In the listing below, find the line with "rest folded flat.", then repeat exactly every line from the top through that one.

☆ ☆ ☆ ☆ ☆ ☆ ☆

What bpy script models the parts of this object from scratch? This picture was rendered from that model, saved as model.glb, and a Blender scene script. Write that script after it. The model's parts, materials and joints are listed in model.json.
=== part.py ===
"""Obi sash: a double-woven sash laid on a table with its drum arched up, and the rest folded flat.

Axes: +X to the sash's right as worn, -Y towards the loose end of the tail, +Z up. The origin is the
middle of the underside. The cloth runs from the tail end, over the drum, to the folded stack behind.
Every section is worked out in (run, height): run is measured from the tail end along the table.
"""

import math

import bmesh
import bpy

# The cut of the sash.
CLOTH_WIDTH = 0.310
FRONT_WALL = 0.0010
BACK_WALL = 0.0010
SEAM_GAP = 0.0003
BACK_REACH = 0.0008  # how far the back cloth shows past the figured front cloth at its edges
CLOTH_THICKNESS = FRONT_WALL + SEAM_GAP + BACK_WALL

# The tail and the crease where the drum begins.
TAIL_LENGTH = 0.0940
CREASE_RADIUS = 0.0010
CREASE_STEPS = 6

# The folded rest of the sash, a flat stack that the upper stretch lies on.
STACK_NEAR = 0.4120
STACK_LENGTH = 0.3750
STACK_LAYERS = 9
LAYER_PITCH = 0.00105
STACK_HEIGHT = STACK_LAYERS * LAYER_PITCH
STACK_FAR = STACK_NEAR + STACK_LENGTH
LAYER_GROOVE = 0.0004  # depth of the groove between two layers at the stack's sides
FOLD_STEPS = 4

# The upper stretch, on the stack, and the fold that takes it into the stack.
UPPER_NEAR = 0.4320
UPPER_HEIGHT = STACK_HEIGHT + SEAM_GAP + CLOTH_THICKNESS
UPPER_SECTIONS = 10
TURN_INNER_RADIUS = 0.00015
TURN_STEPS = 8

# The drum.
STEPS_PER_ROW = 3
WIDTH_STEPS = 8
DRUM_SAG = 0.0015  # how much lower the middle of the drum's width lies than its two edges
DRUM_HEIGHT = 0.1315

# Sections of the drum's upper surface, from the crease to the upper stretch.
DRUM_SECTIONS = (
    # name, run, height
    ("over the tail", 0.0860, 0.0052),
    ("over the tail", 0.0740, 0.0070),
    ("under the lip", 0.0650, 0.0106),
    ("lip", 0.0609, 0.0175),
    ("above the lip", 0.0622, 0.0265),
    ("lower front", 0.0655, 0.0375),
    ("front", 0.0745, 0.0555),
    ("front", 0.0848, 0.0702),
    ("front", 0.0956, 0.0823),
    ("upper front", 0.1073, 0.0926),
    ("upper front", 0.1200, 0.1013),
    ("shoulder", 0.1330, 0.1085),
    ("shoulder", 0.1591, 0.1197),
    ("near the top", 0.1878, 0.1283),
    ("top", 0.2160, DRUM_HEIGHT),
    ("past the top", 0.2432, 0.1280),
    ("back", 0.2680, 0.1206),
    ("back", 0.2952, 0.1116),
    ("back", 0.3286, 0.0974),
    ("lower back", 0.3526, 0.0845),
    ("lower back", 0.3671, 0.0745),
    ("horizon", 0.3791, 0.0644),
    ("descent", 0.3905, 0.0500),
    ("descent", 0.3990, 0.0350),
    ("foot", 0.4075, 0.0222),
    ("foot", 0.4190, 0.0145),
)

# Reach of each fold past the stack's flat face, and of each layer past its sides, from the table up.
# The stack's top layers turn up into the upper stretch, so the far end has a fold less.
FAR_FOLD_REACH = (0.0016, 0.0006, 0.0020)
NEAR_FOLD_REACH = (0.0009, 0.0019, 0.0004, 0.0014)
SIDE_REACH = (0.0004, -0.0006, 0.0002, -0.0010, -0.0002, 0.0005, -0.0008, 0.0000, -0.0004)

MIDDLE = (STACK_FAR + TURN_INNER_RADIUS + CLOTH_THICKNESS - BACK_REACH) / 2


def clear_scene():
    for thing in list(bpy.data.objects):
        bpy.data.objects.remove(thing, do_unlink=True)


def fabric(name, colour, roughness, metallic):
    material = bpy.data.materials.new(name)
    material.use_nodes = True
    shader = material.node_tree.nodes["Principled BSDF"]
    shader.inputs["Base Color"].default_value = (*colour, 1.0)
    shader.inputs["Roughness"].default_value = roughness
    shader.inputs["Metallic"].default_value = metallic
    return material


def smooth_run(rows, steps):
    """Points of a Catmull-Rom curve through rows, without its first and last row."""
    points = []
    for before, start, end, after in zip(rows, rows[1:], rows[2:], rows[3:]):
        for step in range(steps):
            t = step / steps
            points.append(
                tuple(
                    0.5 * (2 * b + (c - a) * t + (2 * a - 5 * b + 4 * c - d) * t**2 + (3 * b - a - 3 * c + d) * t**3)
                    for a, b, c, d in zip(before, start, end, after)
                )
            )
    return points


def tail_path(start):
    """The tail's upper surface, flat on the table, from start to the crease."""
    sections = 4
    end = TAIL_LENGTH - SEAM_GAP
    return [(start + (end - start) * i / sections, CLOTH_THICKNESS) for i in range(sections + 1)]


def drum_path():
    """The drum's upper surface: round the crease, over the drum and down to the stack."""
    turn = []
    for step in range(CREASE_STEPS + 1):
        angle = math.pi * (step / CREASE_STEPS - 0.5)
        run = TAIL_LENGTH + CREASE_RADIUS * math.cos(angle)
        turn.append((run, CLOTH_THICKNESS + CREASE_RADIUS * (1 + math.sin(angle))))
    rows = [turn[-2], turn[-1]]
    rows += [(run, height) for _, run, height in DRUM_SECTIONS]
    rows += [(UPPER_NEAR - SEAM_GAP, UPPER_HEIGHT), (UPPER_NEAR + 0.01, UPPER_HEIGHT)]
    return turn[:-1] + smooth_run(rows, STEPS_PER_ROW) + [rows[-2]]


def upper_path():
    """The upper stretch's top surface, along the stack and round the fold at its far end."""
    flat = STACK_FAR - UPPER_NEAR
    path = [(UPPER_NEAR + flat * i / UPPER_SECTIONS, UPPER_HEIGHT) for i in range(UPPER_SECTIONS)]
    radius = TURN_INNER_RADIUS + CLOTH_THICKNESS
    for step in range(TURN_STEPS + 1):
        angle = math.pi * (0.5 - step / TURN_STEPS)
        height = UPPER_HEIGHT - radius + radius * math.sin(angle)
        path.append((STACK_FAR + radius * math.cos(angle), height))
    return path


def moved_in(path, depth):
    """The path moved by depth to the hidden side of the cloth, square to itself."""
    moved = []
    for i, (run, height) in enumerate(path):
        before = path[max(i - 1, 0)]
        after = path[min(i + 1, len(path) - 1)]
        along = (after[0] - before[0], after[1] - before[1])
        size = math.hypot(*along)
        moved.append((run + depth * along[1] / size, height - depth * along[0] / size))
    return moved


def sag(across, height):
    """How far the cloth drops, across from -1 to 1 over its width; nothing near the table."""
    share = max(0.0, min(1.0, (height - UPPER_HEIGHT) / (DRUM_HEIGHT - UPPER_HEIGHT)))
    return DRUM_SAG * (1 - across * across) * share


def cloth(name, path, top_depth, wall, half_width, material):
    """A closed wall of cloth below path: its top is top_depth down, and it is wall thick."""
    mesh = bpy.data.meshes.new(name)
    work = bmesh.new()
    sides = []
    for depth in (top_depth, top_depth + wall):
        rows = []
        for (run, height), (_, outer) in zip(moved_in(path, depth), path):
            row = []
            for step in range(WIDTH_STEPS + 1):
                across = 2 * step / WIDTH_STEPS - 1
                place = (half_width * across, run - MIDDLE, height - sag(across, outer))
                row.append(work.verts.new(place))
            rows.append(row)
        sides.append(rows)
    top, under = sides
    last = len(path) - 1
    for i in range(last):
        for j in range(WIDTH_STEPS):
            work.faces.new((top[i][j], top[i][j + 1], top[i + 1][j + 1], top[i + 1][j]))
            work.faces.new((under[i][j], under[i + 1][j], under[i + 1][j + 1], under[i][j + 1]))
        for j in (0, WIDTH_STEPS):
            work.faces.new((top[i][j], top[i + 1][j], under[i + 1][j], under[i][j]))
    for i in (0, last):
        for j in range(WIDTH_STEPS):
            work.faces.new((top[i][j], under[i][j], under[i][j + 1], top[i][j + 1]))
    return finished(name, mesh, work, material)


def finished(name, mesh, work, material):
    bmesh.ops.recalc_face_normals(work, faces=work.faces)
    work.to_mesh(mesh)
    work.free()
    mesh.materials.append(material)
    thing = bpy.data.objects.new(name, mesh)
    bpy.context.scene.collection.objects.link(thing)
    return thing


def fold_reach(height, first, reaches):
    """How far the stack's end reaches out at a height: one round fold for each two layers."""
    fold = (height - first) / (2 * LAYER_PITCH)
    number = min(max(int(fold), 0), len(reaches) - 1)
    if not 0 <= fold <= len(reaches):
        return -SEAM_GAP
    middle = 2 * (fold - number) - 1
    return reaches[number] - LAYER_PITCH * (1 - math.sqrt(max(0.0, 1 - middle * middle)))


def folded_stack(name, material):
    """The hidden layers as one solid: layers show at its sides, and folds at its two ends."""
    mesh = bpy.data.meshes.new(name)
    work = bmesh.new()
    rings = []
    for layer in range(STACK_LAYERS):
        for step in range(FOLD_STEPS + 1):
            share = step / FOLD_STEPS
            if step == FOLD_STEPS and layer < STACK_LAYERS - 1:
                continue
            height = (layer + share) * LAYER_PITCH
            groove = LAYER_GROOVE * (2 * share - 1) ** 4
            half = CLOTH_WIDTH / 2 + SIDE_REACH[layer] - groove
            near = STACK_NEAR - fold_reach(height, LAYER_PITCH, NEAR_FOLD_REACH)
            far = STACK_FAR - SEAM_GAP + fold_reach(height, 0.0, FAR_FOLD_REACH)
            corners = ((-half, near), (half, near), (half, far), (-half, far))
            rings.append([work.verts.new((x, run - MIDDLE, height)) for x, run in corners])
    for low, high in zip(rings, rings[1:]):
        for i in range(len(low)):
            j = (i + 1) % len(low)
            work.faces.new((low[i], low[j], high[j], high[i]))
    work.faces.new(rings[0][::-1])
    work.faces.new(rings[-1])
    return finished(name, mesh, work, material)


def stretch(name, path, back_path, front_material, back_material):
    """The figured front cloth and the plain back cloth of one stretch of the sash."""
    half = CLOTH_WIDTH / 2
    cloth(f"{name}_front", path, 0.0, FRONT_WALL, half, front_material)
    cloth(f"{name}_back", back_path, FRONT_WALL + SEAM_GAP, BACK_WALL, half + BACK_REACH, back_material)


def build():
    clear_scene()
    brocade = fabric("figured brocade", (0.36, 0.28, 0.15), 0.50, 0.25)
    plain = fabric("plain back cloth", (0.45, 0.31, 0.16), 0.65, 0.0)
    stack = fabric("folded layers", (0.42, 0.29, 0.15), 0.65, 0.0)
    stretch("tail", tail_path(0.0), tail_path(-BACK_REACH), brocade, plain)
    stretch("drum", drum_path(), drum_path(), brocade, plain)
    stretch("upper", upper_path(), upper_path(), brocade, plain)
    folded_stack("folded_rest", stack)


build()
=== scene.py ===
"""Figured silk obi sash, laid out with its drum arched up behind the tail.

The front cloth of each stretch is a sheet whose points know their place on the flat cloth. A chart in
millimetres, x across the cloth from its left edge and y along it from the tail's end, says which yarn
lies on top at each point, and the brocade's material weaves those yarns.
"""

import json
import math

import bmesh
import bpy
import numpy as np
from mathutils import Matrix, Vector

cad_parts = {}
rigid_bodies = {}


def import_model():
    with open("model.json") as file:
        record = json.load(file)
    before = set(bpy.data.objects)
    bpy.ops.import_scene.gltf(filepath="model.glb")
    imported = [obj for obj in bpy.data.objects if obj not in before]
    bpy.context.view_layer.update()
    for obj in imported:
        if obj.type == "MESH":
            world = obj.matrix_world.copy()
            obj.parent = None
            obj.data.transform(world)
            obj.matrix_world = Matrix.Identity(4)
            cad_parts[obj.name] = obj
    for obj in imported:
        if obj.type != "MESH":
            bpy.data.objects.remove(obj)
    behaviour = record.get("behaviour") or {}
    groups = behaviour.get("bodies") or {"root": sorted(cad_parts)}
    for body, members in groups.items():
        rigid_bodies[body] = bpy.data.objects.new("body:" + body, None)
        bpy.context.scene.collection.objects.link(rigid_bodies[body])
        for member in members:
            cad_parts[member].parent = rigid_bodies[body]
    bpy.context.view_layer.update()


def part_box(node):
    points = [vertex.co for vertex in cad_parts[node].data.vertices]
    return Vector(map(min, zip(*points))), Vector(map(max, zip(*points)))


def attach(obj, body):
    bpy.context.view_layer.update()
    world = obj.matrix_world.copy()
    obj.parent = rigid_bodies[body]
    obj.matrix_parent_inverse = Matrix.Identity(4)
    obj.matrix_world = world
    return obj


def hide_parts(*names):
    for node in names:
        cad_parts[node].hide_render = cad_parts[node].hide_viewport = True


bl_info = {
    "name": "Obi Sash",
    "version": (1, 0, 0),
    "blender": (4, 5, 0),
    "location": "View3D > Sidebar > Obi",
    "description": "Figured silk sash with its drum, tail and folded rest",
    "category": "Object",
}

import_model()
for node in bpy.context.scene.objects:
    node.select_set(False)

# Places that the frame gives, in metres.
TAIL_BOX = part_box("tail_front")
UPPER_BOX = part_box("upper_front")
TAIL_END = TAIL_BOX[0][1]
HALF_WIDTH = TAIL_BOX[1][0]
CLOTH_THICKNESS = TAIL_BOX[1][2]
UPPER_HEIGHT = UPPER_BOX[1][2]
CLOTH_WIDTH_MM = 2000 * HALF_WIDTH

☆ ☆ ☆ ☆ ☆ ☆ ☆

Written answer:
What bpy script models the parts of this object from scratch? This picture was rendered from that model, saved as model.glb, and a Blender scene script. Write that script after it. The model's parts, materials and joints are listed in model.json.
=== part.py ===
"""Obi sash: a double-woven sash laid on a table with its drum arched up, and the rest folded flat.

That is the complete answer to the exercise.